Google DeepMind has released Gemini 3.1 Flash Live, its highest-quality real-time audio and voice model to date. The release targets three distinct audiences: developers accessing the model via the Gemini Live API in Google AI Studio, enterprises using Gemini Enterprise for Customer Experience, and general users through Search Live and Gemini Live.

Benchmark Performance

Google is backing the release with two third-party benchmark results. On ComplexFuncBench Audio, which tests multi-step function calling under various constraints, the model scores 90.8 percent, ahead of its predecessor. On Scale AI’s Audio MultiChallenge, which evaluates complex instruction following and long-horizon reasoning amid real-world interruptions, the model scores 36.1 percent with the “thinking” mode enabled. Both figures represent improvements over Google’s previous audio model generation.

Tonal and Conversational Improvements

The model includes enhanced tonal understanding, specifically improved recognition of acoustic signals such as pitch and pace. In enterprise deployments, it is described as more capable of dynamically adjusting responses when users express frustration or confusion. For consumer applications, Gemini Live built on 3.1 Flash Live now supports conversation context threads reported to be twice as long as those of the prior model, useful for extended brainstorming sessions.

Global Expansion and Multilingual Support

The 3.1 Flash Live model underpins a global rollout of Search Live, extending real-time multimodal search to more than 200 countries and territories. The model is described as inherently multilingual, enabling users to interact in their preferred language without mode switching.

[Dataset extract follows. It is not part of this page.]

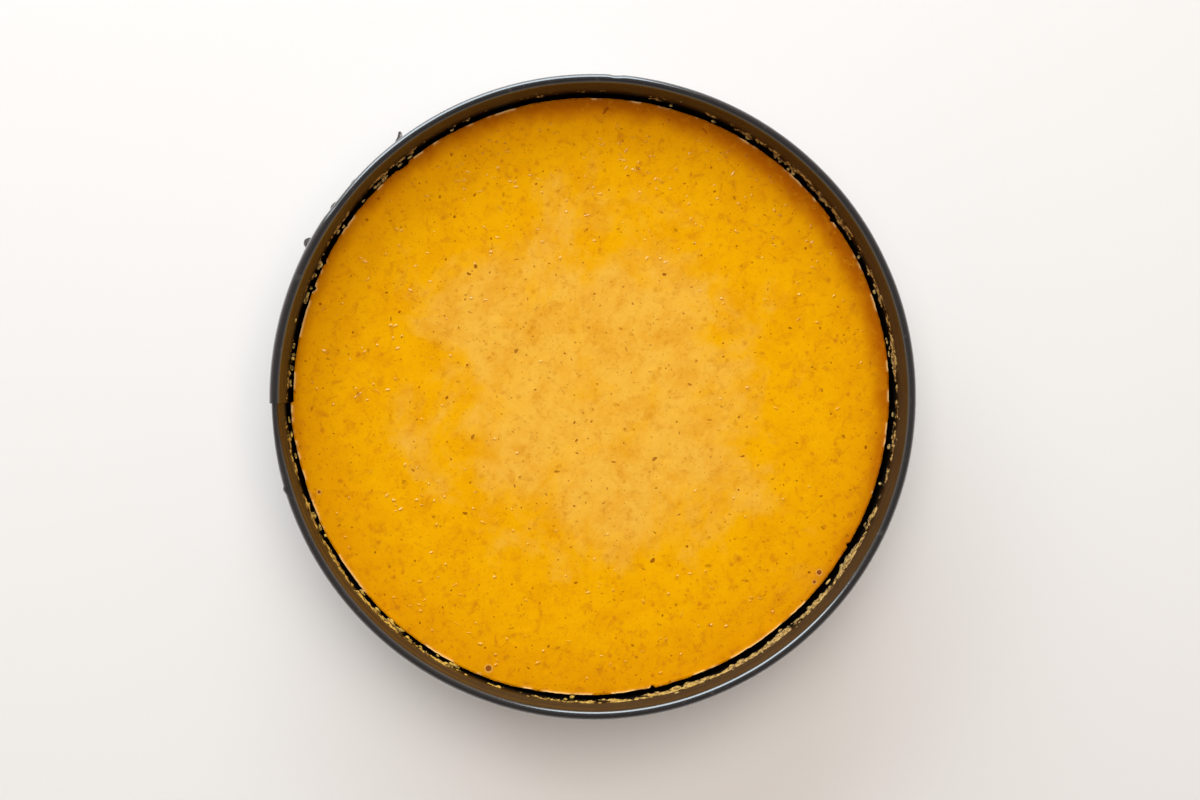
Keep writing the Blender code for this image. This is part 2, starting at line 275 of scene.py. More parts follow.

SynthID Watermarking on All Audio Output

From a security and integrity standpoint, the most notable feature is that all audio generated by 3.1 Flash Live is watermarked using SynthID. The watermark is imperceptible to listeners and is embedded directly into the audio output at generation time, allowing downstream detection of AI-generated content. Google frames this as a measure to help prevent the spread of misinformation. Security teams evaluating AI-generated audio in threat intelligence, phishing calls, or synthetic voice fraud scenarios should note that SynthID detection tooling can, in principle, identify content produced by this model.

Early enterprise adopters cited in the announcement include Verizon, LiveKit, and The Home Depot, all of which provided positive feedback on conversational quality improvements.

Gemini 3.1 Flash Live is available in preview for developers via Google AI Studio starting today. A model card covering safety and responsibility details has been published alongside the release.